Categories: Iron sharpens iron

I had the great privilege of growing up in the church, and learning the Bible from a very young age.  I remember being in second grade and thinking about how strange it was that the Israelites used to bow down in front of an object and worship it.  How ridiculous!  God, through the prophets, argued this same point.  For example, he describes a man who cuts down a tree, and then

takes a part of it and warms himself; he kindles a fire and bakes bread. Also he makes a god and worships it; he makes it an idol and falls down before it. Half of it he burns in the fire. Over the half he eats meat; he roasts it and is satisfied. Also he warms himself and says, “Aha, I am warm, I have seen the fire!” And the rest of it he makes into a god, his idol, and falls down to it and worships it. He prays to it and says, “Deliver me, for you are my god!” (Isaiah 44.15-17)

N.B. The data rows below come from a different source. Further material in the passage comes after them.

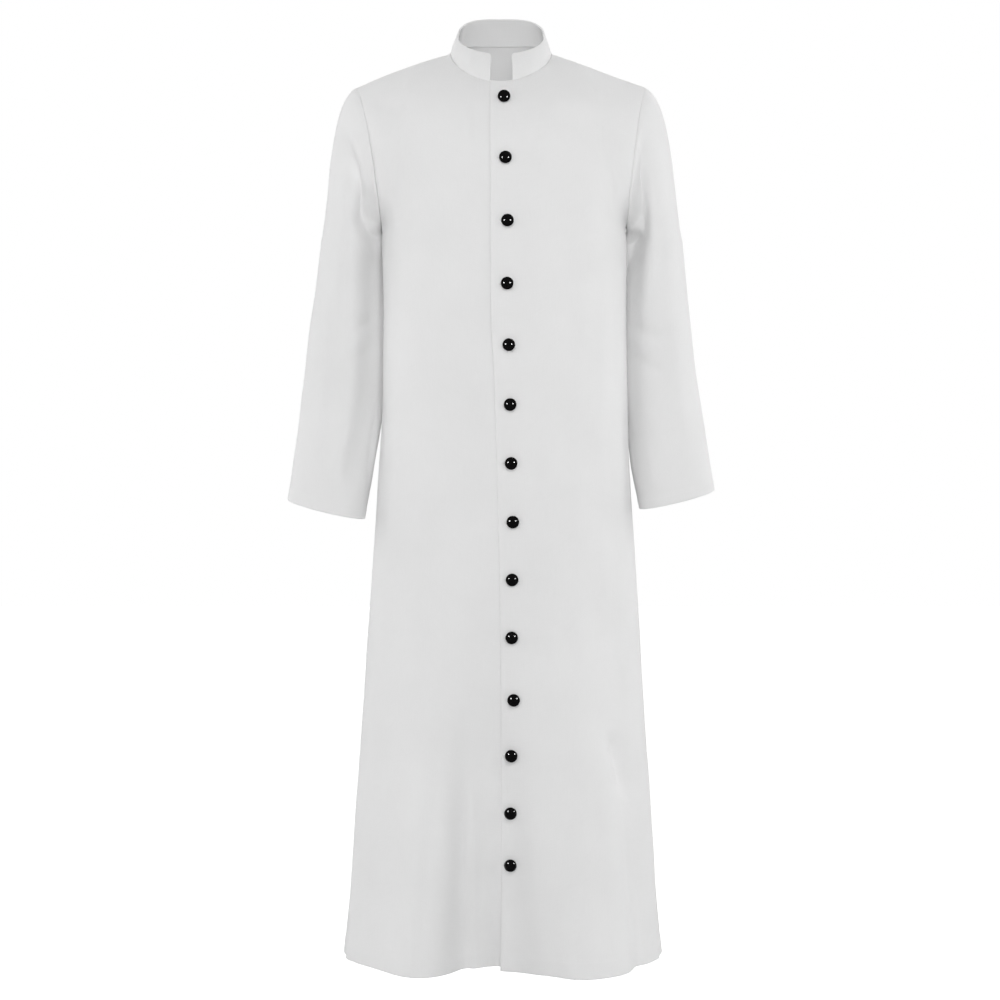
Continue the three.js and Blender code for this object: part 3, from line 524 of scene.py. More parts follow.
def ripples(a, b, seed, waves, height):
    """Soft uneven cloth, as a sum of waves across a and down b."""
    random = np.random.default_rng(seed)
    out = np.zeros(a.shape)
    for count, across_low, across_high, down_low, down_high in waves:
        for _ in range(count):
            across = random.uniform(across_low, across_high) * random.choice([-1, 1])
            down = random.uniform(down_low, down_high)
            phase = random.uniform(0, 2 * np.pi)
            out += np.sin(2 * np.pi * (a / across + b / down) + phase) * random.uniform(0.5, 1)
    return height * out / math.sqrt(sum(w[0] for w in waves))


def girth(points, axis):
    """Lengths along the grid's lines."""
    step = np.linalg.norm(np.diff(points, axis=axis), axis=-1)
    pad = [(0, 0), (0, 0)]
    pad[axis] = (1, 0)
    return np.cumsum(np.pad(step, pad), axis=axis)


def read_at(where, run, values):
    """Values along a line, read at lengths along it."""
    return np.stack([np.interp(where, run, column) for column in values.T], -1)


def normals(points, hand=1, closed=False):
    down = np.gradient(points, axis=0)
    if closed:
        around = np.roll(points, -1, axis=1) - np.roll(points, 1, axis=1)
    else:
        around = np.gradient(points, axis=1)
    return unit(np.cross(down, around)) * hand


def blur(points, sigma, axes=(0, 1)):
    """The grid smoothed along its directions, with its borders carried on straight."""
    reach = int(3 * sigma)
    kernel = np.exp(-((np.arange(-reach, reach + 1) / sigma) ** 2) / 2)
    kernel /= kernel.sum()
    for axis in axes:
        p = np.moveaxis(points, axis, 0)
        before = 2 * p[:1] - p[1 : reach + 1][::-1]
        after = 2 * p[-1:] - p[-reach - 1 : -1][::-1]
        padded = np.concatenate([before, p, after])
        p = sum(k * padded[i : i + len(p)] for i, k in enumerate(kernel))
        points = np.moveaxis(p, 0, axis)
    return points


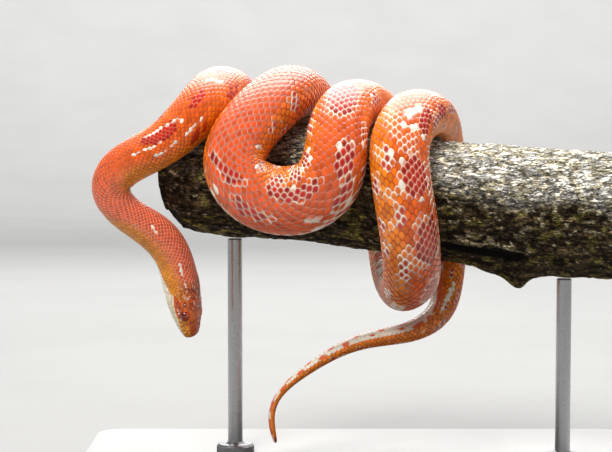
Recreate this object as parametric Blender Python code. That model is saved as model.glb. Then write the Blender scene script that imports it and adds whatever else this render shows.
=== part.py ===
"""A corn snake wound over a short cut branch, as a life-size display model.

The body follows one centreline. Where it lies on the branch, a control point
is given by its place along the branch, its turn round it and its height off
the bark; where it hangs free, by plain coordinates. All sizes are in
millimetres and become metres when a mesh is made. The base stands on z = 0
with the origin at its centre, +Z is up and the front of the pose faces -Y.
"""
import math

import bmesh
import bpy
import numpy as np

OBJECT = "corn_snake_on_perch"
MM = 0.001

# Display stand
BASE_LENGTH = 270.0
BASE_DEPTH = 127.0
BASE_HEIGHT = 8.0
BASE_CORNER = 12.0
BASE_EDGE = 1.5
ROD_RADIUS = 3.5
ROD_FOOT_RADIUS = 9.0
ROD_FOOT_HEIGHT = 4.0
ROD_PLACES = {"stand_rod_left": -62.0, "stand_rod_right": 92.0}

# Branch: axis stations x, y, z and the bark's radius there
BRANCH = [
    (-102.9, 9.5, 142.7, 29.3),
    (-30.8, -1.5, 138.3, 28.9),
    (34.8, -11.5, 130.1, 29.0),
    (85.3, -19.0, 124.9, 29.6),
    (125.8, -25.5, 123.0, 29.8),
]
BRANCH_LEFT = -97.6
BRANCH_SLANT = 15.5
BRANCH_RIGHT = 128.5
BRANCH_SIDES = 44
BRANCH_STEPS = 52

# Clearances
GAP = 0.3
CUT_GAP = 0.4
BARK_GAP = 0.5

# Snake: rings, cuts and the easing of its bends
SIDES = 20
RING_STEP = 5.5
HEAD_END = 26.0
EASE = 5.0
EASE_STEP = 0.25

# Centreline from the snout to the tail's tip.
# free: x, y, z, then the way the back faces there
# on:   x, turn round the branch in degrees (0 front, 90 top, 180 back),
#       height of the centreline off the bark, roll of the back in degrees
PATH = [
    # head, hanging nose down
    ("free", -81.4, -24.5, 67.4, (0.91, -0.41, 0.0)),
    ("free", -84.3, -24.5, 84.7, (0.91, -0.41, 0.0)),
    # neck, bent back over itself
    ("free", -87.0, -25.0, 99.6, (0.86, -0.50, 0.10)),
    ("free", -94.0, -27.0, 113.7, (0.60, -0.65, 0.45)),
    ("free", -109.9, -30.5, 125.2, (0.25, -0.78, 0.55)),
    ("free", -118.0, -32.5, 136.1, (-0.35, -0.93, 0.0)),
    ("free", -112.4, -33.0, 146.6, (-0.50, -0.78, 0.38)),
    # rising over the branch from the front
    ("on", -95.5, 18.9, 11.6, 0.0),
    ("on", -80.8, 40.7, 12.0, 0.0),
    ("on", -73.0, 61.1, 12.2, 0.0),
    ("on", -66.8, 100.0, 12.2, 0.0),
    # turning on the back of the branch
    ("on", -61.5, 128.0, 12.5, 0.0),
    ("on", -57.0, 149.0, 12.8, 0.0),
    ("on", -43.0, 160.0, 13.0, 0.0),
    ("on", -29.0, 149.0, 12.8, 0.0),
    ("on", -25.0, 128.0, 12.8, 0.0),
    ("on", -31.0, 103.0, 13.4, 0.0),
    # open loop on the front
    ("on", -41.6, 63.0, 13.4, 0.0),
    ("on", -54.8, 34.5, 12.7, 4.0),
    ("on", -61.0, 13.8, 13.0, 8.0),
    ("on", -58.4, 1.0, 13.3, 10.0),
    ("on", -51.6, -7.0, 13.6, 12.0),
    ("on", -43.0, -10.5, 13.8, 14.0),
    ("on", -32.0, -9.5, 13.8, 14.0),
    ("on", -24.6, -4.6, 13.5, 12.0),
    ("on", -18.6, 3.4, 13.2, 10.0),
    ("on", -15.0, 18.0, 12.6, 8.0),
    ("on", -14.0, 37.0, 12.2, 4.0),
    ("on", -10.6, 58.9, 12.0, 0.0),
    # over the top, down the back and under the branch
    ("on", -3.1, 90.0, 12.0, 0.0),
    ("on", 7.3, 125.0, 12.2, 6.0),
    ("on", 14.0, 175.0, 12.6, 14.0),
    ("on", 17.2, 235.0, 13.0, 28.0),
    ("on", 20.7, 295.0, 12.7, 44.0),
    # up the front and over the top again
    ("on", 17.9, 345.0, 13.0, 44.0),
    ("on", 14.0, 390.0, 12.1, 28.0),
    ("on", 20.0, 425.0, 11.2, 18.0),
    ("on", 30.0, 460.0, 11.0, 14.0),
    # down the back, thinning into the tail
    ("on", 37.2, 505.0, 11.0, 22.0),
    ("on", 41.5, 555.0, 10.0, 44.0),
    ("free", 41.1, 16.5, 88.4, (0.86, 0.50, 0.10)),
    ("free", 36.4, 6.5, 74.7, (0.70, 0.45, -0.55)),
    ("free", 23.6, -0.5, 67.1, (0.20, 0.60, -0.77)),
    ("free", 6.6, -5.5, 64.4, (0.0, 0.62, -0.78)),
    ("free", -9.1, -9.0, 60.6, (0.10, 0.62, -0.78)),
    ("free", -23.3, -11.5, 52.9, (0.35, 0.60, -0.70)),
    ("free", -36.9, -13.0, 42.9, (0.55, 0.55, -0.60)),
    ("free", -44.5, -13.5, 31.4, (0.80, 0.55, -0.20)),
    ("free", -42.2, -13.5, 15.4, (0.85, 0.50, 0.10)),
]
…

God’s sense of humor is on full display here, as he pokes fun at the bizarre spectacle of a man using his own hands to construct an object he will then worship, treating it as if it had some great power, when it was the worshiper’s own power that brought the idol into existence!  Yet, at the same time he uses the very tree that became a “god,” as fuel to cook his food.  The scene he has painted is a bit pathetic, depicting of a very confused person.  Isaiah laments in verse 19 that none of these poor fools thinks to ask, “Shall I fall down before a block of wood?”

This picture is so clear that even a child can understand, and yet idol-worship was the norm, for most people in the world, for most of history.  Why is that no longer the case?  Simply because God elevated his people Israel and through them, culminating with his Son, taught the world the truth, that there is one God, not many, and he cannot be adequately represented by any image we could construct—nor does he want to be.

Yet even today, there is idolatry in many places around the world.  The three “Abrahamic religions,” Christianity, Judaism, and Islam, all shun idols.  However, within Catholicism and eastern orthodoxy in particular, many who call themselves Christians are at the very least toeing the line of idolatry, with “icons”—images and symbolic objects used in religious ceremonies—holding prominent positions in both their places of worship and in the worship itself.  In fact, one of the complaints that led to the Protestant Reformation in the 16th century was the accusation that the Catholic Church practiced idolatry.

Nor is the problem today limited to people just getting a little too close to the line.  In many religions still practiced today, chiefly Hinduism and Buddhism, idols are commonplace.  This is also the case in many of the African religions and those of the island cultures and American natives, to the extent that their religions are still practiced.  In these, manufactured objects are still revered as holy depictions of various gods and spirits, just as was the case when God told the ancient Israelites,

You shall not make for yourself a carved image, or any likeness of anything that is in heaven above, or that is in the earth beneath, or that is in the water under the earth. You shall not bow down to them or serve them… (Exodus 20.4-5)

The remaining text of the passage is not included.